Frequently Asked Questions
What is the melt value of a Walking Liberty half dollar today?
Each coin contains 0.36169 troy ounces of silver. With silver at approximately $82 per ounce, the melt value is roughly $29.66 per coin. Actual purchase prices will include a small dealer premium above that figure.
Which Walking Liberty half dollar is the most valuable?
The 1921-S in Mint State condition is among the most valuable in the series, with high-grade examples reaching $8,300 or more. Top-tier specimens of key dates in MS-65 or above have sold for significantly higher at major auctions.
Do mint marks appear on the obverse or reverse?
It depends on the year. Early issues from 1916 and some 1917 coins carry the mint mark on the obverse. From late 1917 onward, mint marks moved to the reverse. Always check both sides when examining a coin.
Is it worth getting a common-date Walking Liberty half dollar professionally graded?
Generally, no. Grading fees typically run $30-$50 or more per coin, which exceeds the numismatic premium on common dates. Save professional grading for key dates or coins you believe are in high Mint State grades.
Can I sell Walking Liberty half dollars to Accurate Precious Metals?
Yes. Accurate Precious Metals buys Walking Liberty halves in all grades and conditions. Visit the Salem, Oregon location in person or use the mail-in service if you are located elsewhere in the United States.
What is the difference between junk silver and numismatic Walking Liberty halves?

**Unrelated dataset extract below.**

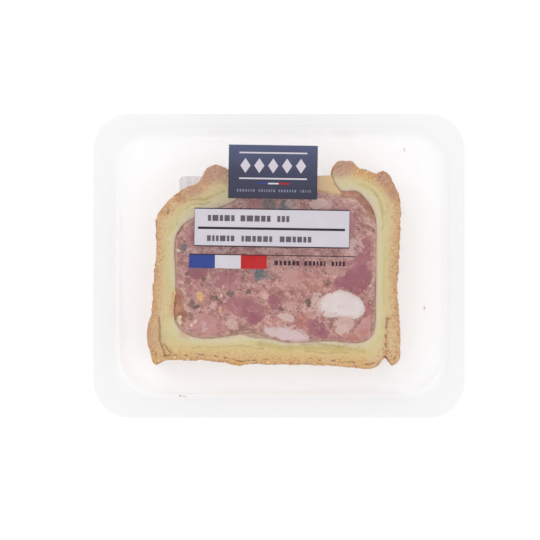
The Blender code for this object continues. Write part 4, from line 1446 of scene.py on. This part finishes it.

Junk silver refers to circulated coins sold primarily for their silver content, priced close to spot value. Numismatic coins carry additional value based on rarity, condition, and collector demand – particularly for key dates and high-grade examples.
How do I know if my Walking Liberty half dollar is a key date?
Check the date and mint mark against a reference guide. The 1921-P, 1921-D, and 1921-S are the primary key dates. Other premium issues include the 1917-S, 1918-D, 1919-S, and 1920-S. Mintage figures and current pricing are available through PCGS and NGC price guides.